Of course, studies on consumer psychology will be useful chiefly to automakers looking to market their product. I’ll be expecting more SUV ads with taglines like “So Ultimately VICIOUS!!” or the like. (“Sexed Up Vehicles”?) Ugh. Wow.

The only psychology of the SUV I have seen is this:

SUV driver: "Wow! My 6000 pounds of sexy machinery with its 280hp engine can accelerate just as fast as that Honda Civic Sport! I bet I can stop just as quickly too. So, I'm gunna tailgate him to show him that I'm just as fast!

This seems to be a very common ideology amoung SUV owners as I have, personally, seen 3 (separate) accidents where a Ford Explorer, a Chevy Suburban, and a Dodge Durango were sitting in the back seat of a Honda Civic, or Civic like car (the one involving the Suburban, I was unable to tell what the "little" car was).

Yes, California highways are crowded and things like that happen often, but it just seems that every SUV driver thinks that their vehicle is going to stop in 180 feet when traveling at 60mph. Sorry guys, it ain't going to happen. Give us "little" guys some room, ok?

Like any consumer product, the SUV's popularity and the attitude that is associated with them has as much to do with marketing as it does the psychology of its owners. The auto companies could make just about any car look cool if they wanted to. Consider the way Pontiac and Toyota are marketing the Vibe/Matrix line. Both of these cars are essentially just minivan-station wagon hybrids, but with flashy bodywork, and appearing in commercials with lots of drum 'n bass music. A similar approach was taken by Chrysler with the PT Cruiser and Mazda and Lexus's "sport wagons".

Although drum 'n bass music is sometimes involved, SUV marketing campaigns usually focus on brainwashing people into thinking that they're going to be driving on rugged mountain roads, tearing around on snowfields, and fording streams with all of their boys onboard. If real life was like this, SUV's wouldn't be a bad thing- in off-road conditions, they're safer than normal cars, and if their seating capacity is full, they get better per-person gas mileage than a Toyota Prius. Unfortunately, an overwhelming majority of SUV owners find themselves using their vehicle to commute to work on the interstate with an empty cargo hold.

Auto manufacturers are also very good at using P.R. to influence the thinking of consumers. One very good example of this is the things that happened in the 2000 Firestone tire recall. Firestone was a smaller company than Ford, and since tires are far less likely than cars to become items of political controversy, Firestone lacked the lobbying infrastructure that Ford had needed for decades.

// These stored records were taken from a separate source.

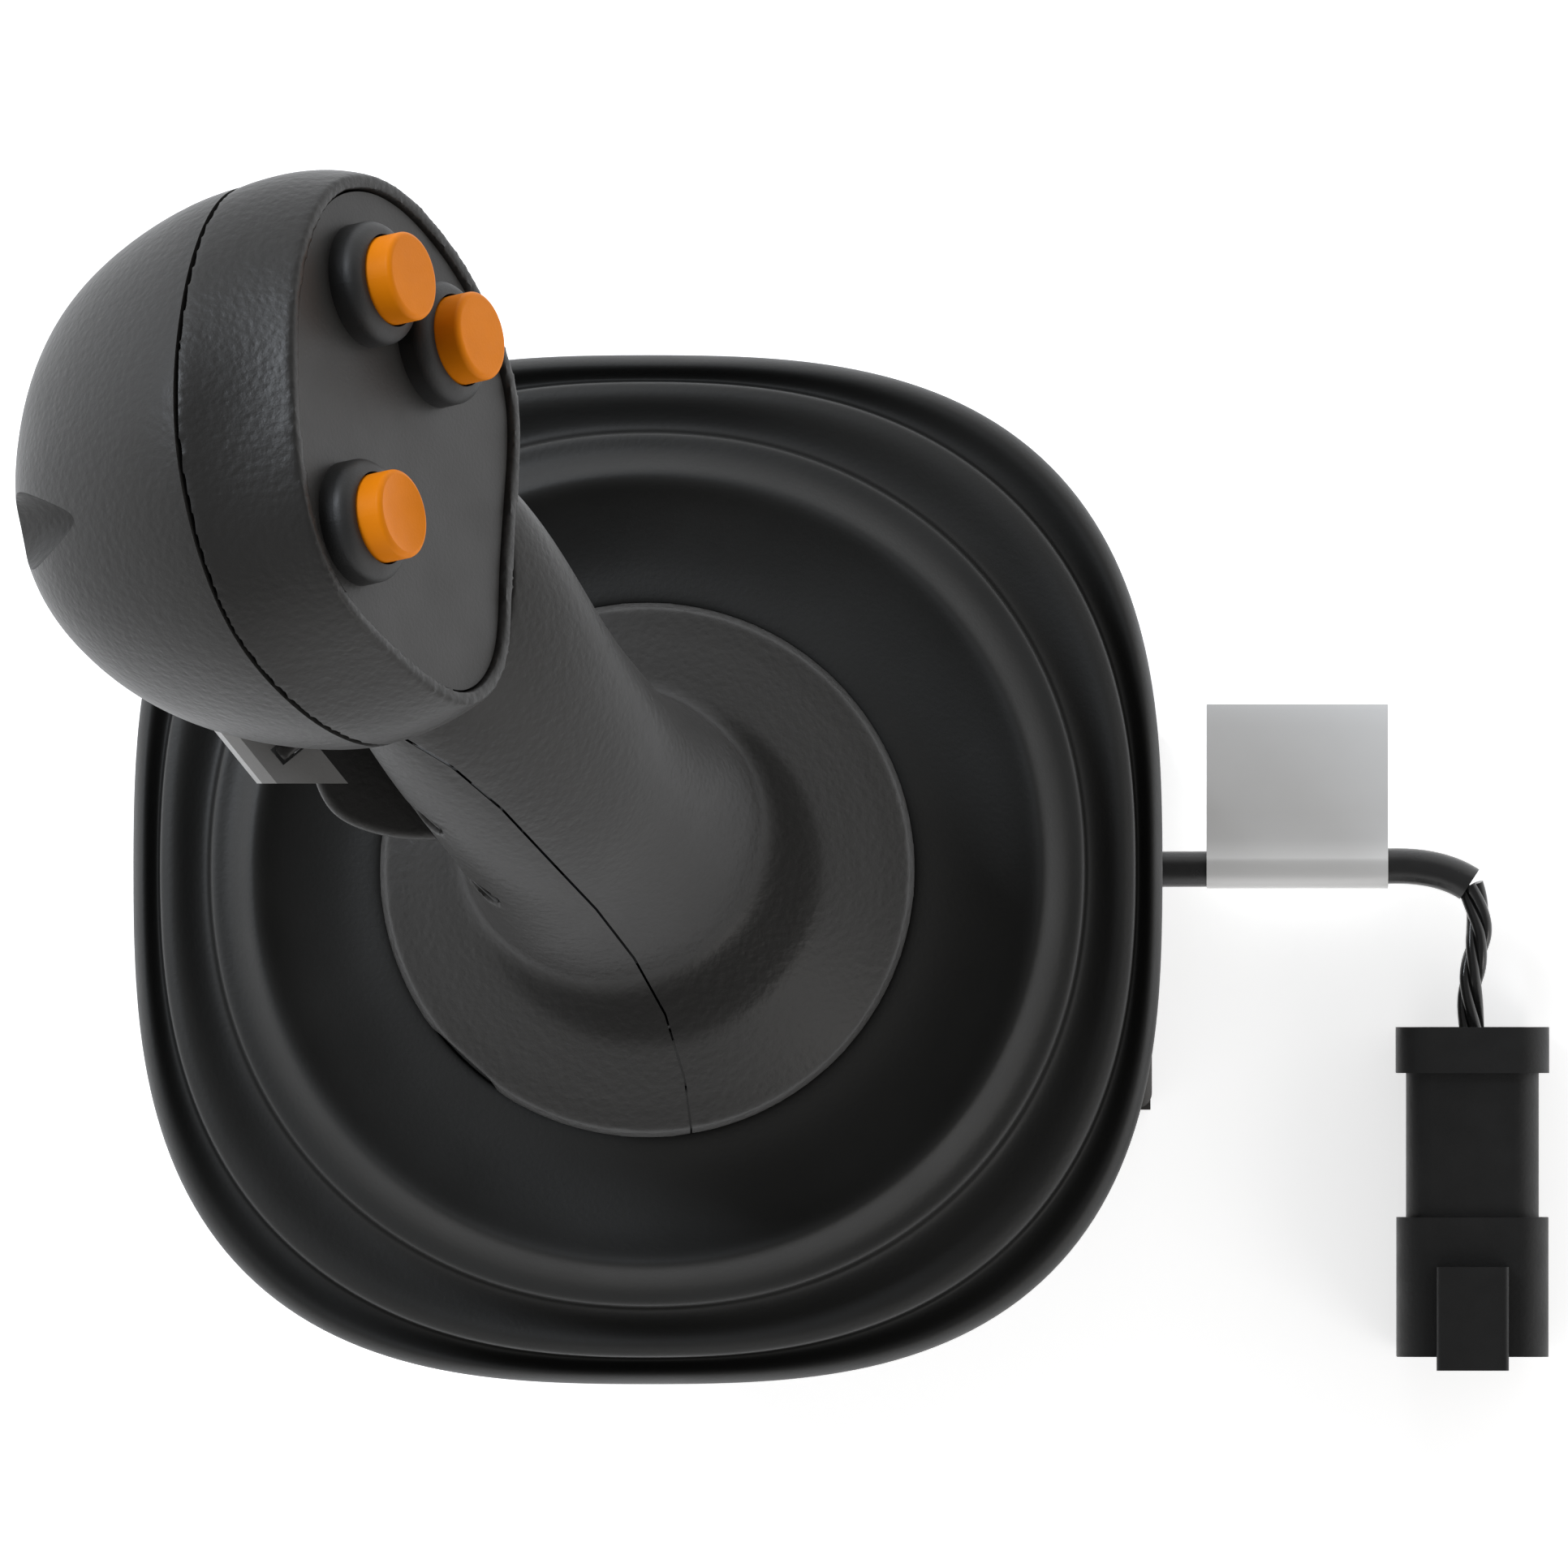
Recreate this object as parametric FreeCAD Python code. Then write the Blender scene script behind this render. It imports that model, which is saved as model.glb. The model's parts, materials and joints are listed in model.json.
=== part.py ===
import FreeCAD
import Part

import math
import os

from FreeCAD import Vector

# Panel-mount joystick. Millimetres, +Z up, origin on the lever's axis at the flat underside of the base.
# The operator sits on the +X side; the grip leans away towards -X and +Y.

# Base stack, from the underside up.
coverThick = 3.0
housingTop = 56.0
flangeThick = 5.0
gateThick = 3.0
housingHalf = 54.0
housingCorner = 42.0
housingWall = 4.0
flangeOpening = 32.0
mountPitch = 94.0
mountHoleRadius = 2.75

flangeLow = housingTop
flangeTop = housingTop + flangeThick
gateTop = flangeTop + gateThick

# Gimbal.
pivotHeight = 43.0
leverSwing = 15.0
pinRadius = 3.0
runningGap = 0.04
bushWall = 1.5
ringOuter = 26.0
ringWall = 5.0
ringHeight = 11.0
shaftRadius = 6.0
shaftBore = 3.2
shaftLow = 22.0
blockReach = 43.0

# Gaiter. Each outline is a rounded square |x|^p + |y|^p = half^p.
gaiterHalf = 71.7
gaiterPower = 2.87
gaiterSkin = 1.4
gaiterPoints = 32
neckRadius = 22.2
neckLow = flangeTop + 27.4
flangeHalf = gaiterHalf - 5.1

# Grip.
skirtRadius = 37.2
skirtLow = flangeTop + 36.0
shaftTop = skirtLow + 15.0
gripWall = 3.0
seamGap = 0.3
headTilt = 60.0
headTurn = 12.0
panelCentre = Vector(-33.5, 57.6, skirtLow + 108.0)
panelThick = 3.0
panelGap = 0.35
rimWidth = 2.2
rimProud = 1.0
seamDepth = 14.0

# Buttons.
buttonPlaces = [(23.3, 1.3), (13.4, -13.7), (-8.4, 17.3)]
capRadius = 6.2
capHeight = 8.4
capEdge = 0.8
buttonTravel = 1.5
bootRadius = 8.65
bootHeight = 4.6
slideGap = 0.3

# Trigger.
triggerReach = 8.8
triggerLength = 30.0
triggerDrop = 27.0
triggerPinRadius = 1.5

# Side box, cable and connector.
sideBoxFace = 70.3
sideBoxLow = -33.3
sideBoxHigh = 20.0
sideBoxTop = 46.0
cableRadius = 2.5
cableHeight = 10.7
wireRadius = 0.8
labelLength = 25.4
connectorX = 115.3
connectorHeight = 21.0

screwGap = 0.15

X = Vector(1, 0, 0)
Y = Vector(0, 1, 0)
Z = Vector(0, 0, 1)
pivot = Vector(0, 0, pivotHeight)


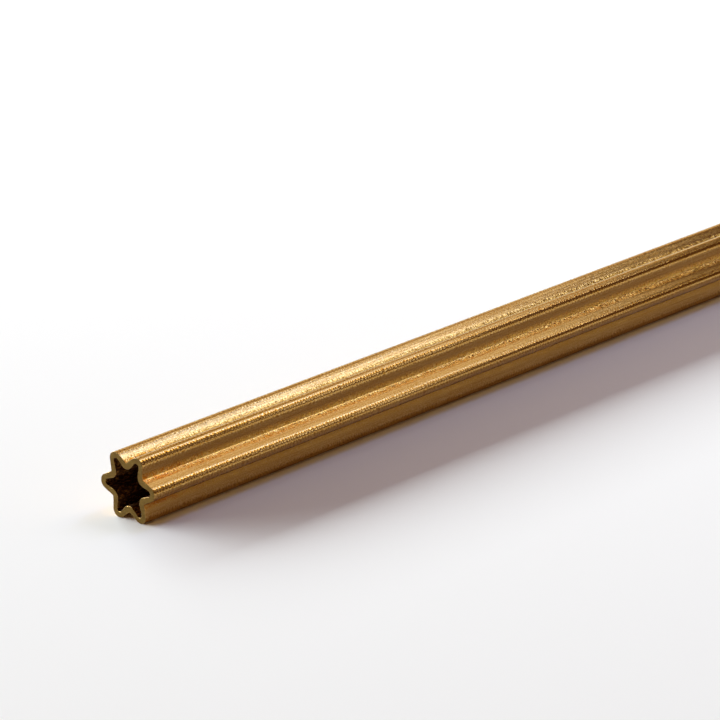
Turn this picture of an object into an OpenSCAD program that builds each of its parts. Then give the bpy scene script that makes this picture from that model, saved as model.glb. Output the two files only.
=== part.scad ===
// Star-shaped brass tube, as sold in cut lengths: a drawn tube with round lobes and narrow
// grooves, a star-shaped bore with blunter tips, and square saw-cut ends.
// It lies along X on two neighbouring lobes, as it comes to rest on a bench. The origin is on
// the bench, under the middle of the tube.

/* [Tube] */
// Length of the piece, from one cut end to the other
tube_length = 300; // [50:10:1000]
// Width over two opposite lobes
lobe_width = 12; // [11:0.5:16]
// Width between the bottoms of two opposite grooves, on the outside
groove_width = 8; // [7:0.25:8.5]
// Thickness of the wall at the tips of the lobes and at the bottoms of the grooves
wall_thickness = 1; // [0.3:0.05:1.5]

/* [Lobes] */
// Number of lobes round the tube
lobe_count = 6; // [4:2:6]
// Radius of the round tip of each lobe, on the outside
lobe_tip_radius = 1.25; // [0.75:0.05:1.5]
// Radius of the rounded bottom of each groove, on the outside
groove_radius = 0.3; // [0.1:0.05:0.75]

/* [Bore] */
// Radius of the round tip of each lobe of the bore
bore_tip_radius = 0.55; // [0.2:0.05:0.7]
// Radius of the round ridge that each groove makes in the bore
bore_ridge_radius = 1.3; // [0.8:0.05:1.6]

/* [Hidden] */
// Fineness of the round tips and grooves
$fn = 48;
// Depth by which a flank runs into the arcs at its two ends, so that they cross and don't just touch
run_in = 0.0002;
// Angle from one lobe to the next
lobe_pitch = 360 / lobe_count;
// Width over two opposite lobes of the bore, and between the crests of two opposite ridges
bore_lobe_width = lobe_width - 2 * wall_thickness;
bore_ridge_width = groove_width - 2 * wall_thickness;
// Height of the centre line over the bench, with the tube on two neighbouring lobes
axis_height = (lobe_width / 2 - lobe_tip_radius) * cos(lobe_pitch / 2) + lobe_tip_radius;

// Unit vector at an angle from X
function heading(angle) = [cos(angle), sin(angle)];

// A point turned about the centre line
function turned(point, angle) = [
    point.x * cos(angle) - point.y * sin(angle),
    point.x * sin(angle) + point.y * cos(angle)
];

// Direction that a straight flank faces, square to the line that touches a tip arc and a groove
// arc, where step leads from the one arc's centre to the other's
function flank_facing(step, tip_radius, groove_radius) =
    atan2(step.y, step.x) - acos((tip_radius + groove_radius - 2 * run_in) / norm(step));

// Star outline with its first lobe along X. Its round tips reach tip_width across, its round
// grooves leave groove_width across, and straight flanks join them.
module star_outline(tip_width, groove_width, tip_radius, groove_radius) {
    tip_centre = [tip_width / 2 - tip_radius, 0];
    groove_centre = (groove_width / 2 + groove_radius) * heading(lobe_pitch / 2);
    facing = heading(flank_facing(groove_centre - tip_centre, tip_radius, groove_radius));
    at_tip = tip_centre + (tip_radius - run_in) * facing;
    at_groove = groove_centre - (groove_radius - run_in) * facing;
    lobe = [[at_groove.x, -at_groove.y], [at_tip.x, -at_tip.y], at_tip, at_groove];
    difference() {
        union() {
            polygon([for (k = [0 : lobe_count - 1], point = lobe) turned(point, k * lobe_pitch)]);
            for (k = [0 : lobe_count - 1])
                translate(turned(tip_centre, k * lobe_pitch))
                    circle(r = tip_radius);
        }
        for (k = [0 : lobe_count - 1])
            translate(turned(groove_centre, k * lobe_pitch))
                circle(r = groove_radius);
    }
}

// The tube: the star outline less the bore's outline, drawn out along X, with a groove facing
// down so that the two lobes beside it carry the tube
module star_tube() {
    color("#b5904c")
        translate([-tube_length / 2, 0, axis_height])
            rotate([90, 0, 90])
                linear_extrude(height = tube_length)
                    rotate(-90 - lobe_pitch / 2)
                        difference() {
                            star_outline(lobe_width, groove_width, lobe_tip_radius, groove_radius);
                            star_outline(bore_lobe_width, bore_ridge_width, bore_tip_radius,
                                         bore_ridge_radius);
                        }
}

star_tube();
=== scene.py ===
"""A star-shaped brass tube, sawn to length, lying on a pale studio floor. Metres throughout.

The tube runs along X and lies on two neighbouring lobes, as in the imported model. Its section is
the wall between two star outlines, the drawn outside and the bore. Half a lobe of each outline is
turned round the centres of its arcs, the two are joined by a strip of faces, and the strip is
mirrored, repeated round the tube and drawn out along it.
"""

import logging
import math
from dataclasses import dataclass
from enum import Enum

import bmesh
import bpy
from mathutils import Matrix, Vector, noise


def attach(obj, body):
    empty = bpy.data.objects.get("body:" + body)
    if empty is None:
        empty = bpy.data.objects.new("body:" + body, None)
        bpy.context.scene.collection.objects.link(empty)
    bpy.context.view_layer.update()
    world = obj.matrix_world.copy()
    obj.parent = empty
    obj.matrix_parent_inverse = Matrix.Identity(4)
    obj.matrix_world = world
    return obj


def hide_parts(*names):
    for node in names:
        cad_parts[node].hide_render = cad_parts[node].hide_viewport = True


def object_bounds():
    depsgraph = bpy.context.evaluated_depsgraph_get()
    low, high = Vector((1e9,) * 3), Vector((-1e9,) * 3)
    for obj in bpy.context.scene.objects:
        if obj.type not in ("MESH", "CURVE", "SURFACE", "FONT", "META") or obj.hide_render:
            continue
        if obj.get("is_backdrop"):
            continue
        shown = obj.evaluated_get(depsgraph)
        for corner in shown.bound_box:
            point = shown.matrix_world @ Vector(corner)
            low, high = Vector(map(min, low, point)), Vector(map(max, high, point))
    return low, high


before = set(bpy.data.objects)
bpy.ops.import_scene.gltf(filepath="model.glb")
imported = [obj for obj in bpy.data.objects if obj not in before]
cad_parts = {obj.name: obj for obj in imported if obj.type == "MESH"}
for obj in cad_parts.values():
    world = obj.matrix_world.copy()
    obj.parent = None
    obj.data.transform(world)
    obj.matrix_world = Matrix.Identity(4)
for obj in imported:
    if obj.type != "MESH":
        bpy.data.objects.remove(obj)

MM = 0.001
MICRON = 0.000001
NODE = "star_tube"
ALONG = Vector((1.0, 0.0, 0.0))
# Distance over which Blender's wave texture repeats at a scale of 1
WAVE_PERIOD = math.pi / 10.0

log = logging.getLogger("star_tube")


class Skin(Enum):
    """The surfaces of the tube, each with a finish of its own. The value is the material slot."""

    DRAWN = 0
    BORE = 1
    SAWN = 2
    EDGE = 3


class End(Enum):
    """The two sawn ends. The value is the way that the end faces along X."""

    NEAR = -1
    FAR = 1


def facing(angle: float) -> Vector:
    """Make the direction across the tube at an angle from +Y towards +Z."""
    return Vector((0.0, math.cos(angle), math.sin(angle)))


def angle_of(way: Vector) -> float:
    """Measure the angle of a direction across the tube, from +Y towards +Z."""
    return math.atan2(way.z, way.y)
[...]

During the lawsuits, Ford was able to successfully divert fault away from the fundamental cause of the rollover accidents- that SUV's are not safe on high-friction surfaces such as paved roads- instead tossing the blame on a minor defect in Firestone tires that causes them to blow out under extreme conditions.

This public relations machine is also put into use whenever a bill is proposed that would tighten up the CAFE requirements for fuel efficiency. Every time, the auto companies claim that increasing the average gas mileage of their vehicles would compromise safety. This could not be farther from the truth. Cars have bad gas mileage for two primary reasons:

  1. They are big.
  2. They are powerful.

There is only one time one of these characteristics can actually improve the safety of the driver: If you are driving a big car and hit another car, you will suffer less impact. Of course, all of that reduction of impact happens at the expense of the safety of the person you just hit.

But why do the car manufacturers spend so much time marketing SUV's if they could just as easily make any car look like libido on wheels? The bottom line, of course. SUV's and other light trucks generate profit margins to match their tons of steel- oftentimes over 12,000 $US a vehicle. So they're going to keep marketing these things like they are primary components of badmotherfuckerdom until consumers come to their senses, or regulations are passed that make them harder to make money off of.